What is a reserve study and why do we need one?

A reserve study is a report prepared by a professional, usually an engineer, that details the useful life and expected replacement costs of the common elements of a property. A typical reserve study projects these replacement costs over a 30 year period. The study will analyze anticipated expenses along with the association’s current reserve funding to show when a reserve shortfall will be reached. The study will also make recommendations for annual reserve funding to avoid special assessments and loans for capital projects. A reserve study is a very useful tool when planning and budgeting for major projects. Some states actually require condominium associations to have a reserve study completed. Though Illinois does not have this requirement, having a current reserve study (updated every 3-5 years) is a best practice for any community association.

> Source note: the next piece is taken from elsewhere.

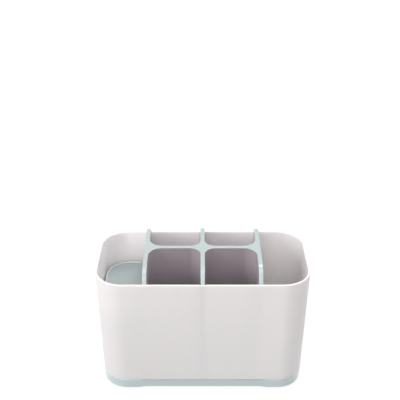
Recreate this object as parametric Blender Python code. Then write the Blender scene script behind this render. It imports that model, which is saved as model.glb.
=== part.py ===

What is the purpose of reserve funds?

Excerpt from the Illinois Condo Act:

“All budgets adopted by a board of managers shall provide for reasonable reserves for capital expenditures and deferred maintenance for repair or replacement of the common elements. To determine the amount of reserves appropriate for an association, the board of managers shall take into consideration the following: (i) the repair and replacement cost, and the estimated useful life, of the property which the association is obligated to maintain, including but not limited to structural and mechanical components, surfaces of the buildings and common elements, and energy systems and equipment; (ii) the current and anticipated return on investment of association funds; (iii) any independent professional reserve study which the association may obtain; (iv) the financial impact on unit owners, and the market value of the condominium units, of any assessment increase needed to fund reserves; and (v) the ability of the association to obtain financing or refinancing.”

Your association’s operating budget will specify how much money is transferred to the reserve account each year. Occasionally an association will want to use reserve funds to cover unanticipated/unbudgeted operating expenses. While passing a special assessment is more appropriate in this type of situation, many attorneys advise that if set up like a loan, and paid back in full with some amount of interest, borrowing from reserves is acceptable.

My community association successfully appealed our property taxes last year. Why I don’t see a reduction in the amount due on my tax bill?

There are several reasons you might not see a reduction in your property tax due after successfully appealing the property assessments for your home. If the bill you received is the first Installment due for Cook County, the amount due is an estimate based on the previous year. Any savings as a result of a successful appeal will be reflected on the second installment tax bill.

There are other reasons you might see an increase in property taxes due even after successfully reducing the assessed value of the property. The final assessment might still be higher than the previous year, your local tax rate might be higher, your exemptions may have changed, or the county equalizer may be higher than the previous year.

It’s important for homeowners to understand the property tax cycle. Visit our Resources page for links to Cook County property taxing agencies.

Why do my assessments always go up instead of down?

Assessments are going to increase when the association’s expenses increase. Utility rates and other annual contracted services generally go up in small amounts each year, and assessments must increase to cover the expenses. Small increases in assessments each year are less alarming than no increase in assessments. When assessments don’t increase slightly to cover the “cost of living”, rest assured that one year they will increase significantly.

Lowering assessments is virtually impossible without eliminating services to the property. A good manager will look for ways to lower expenses (reviewing and bidding out service contracts, negotiating rates, buying in bulk, etc.) but the money saved should be redirected to reserves, or enhancing other services to help increase property values.

Why Does My Association Pay Income Taxes?

While assessments are not considered taxable income for community associations, other types of income such as interest income, laundry income and cell phone tower income are taxable. Review your association’s budget, if there is an expense line for income taxes, there should also be an income source other than assessments. Certain association expenses can off-set income tax due; your association’s accountant will review those expenses to determine the correct amount of income tax due.

Even though most community associations are considered not-for-profit profit corporations, they still must file a state and federal income tax return each year, regardless of whether the association owes taxes or not. Many self-managed associations are unaware of this requirement and fail to file returns, which could result in penalties and loss of not-for-profit status.

Finally, keep in mind that community associations are corporations, and a corporate tax return is due 2.5 months after the end of the fiscal year. If your fiscal year is a calendar year, the return needs to be filed by March 15th. Some associations will file a six month extension for more time.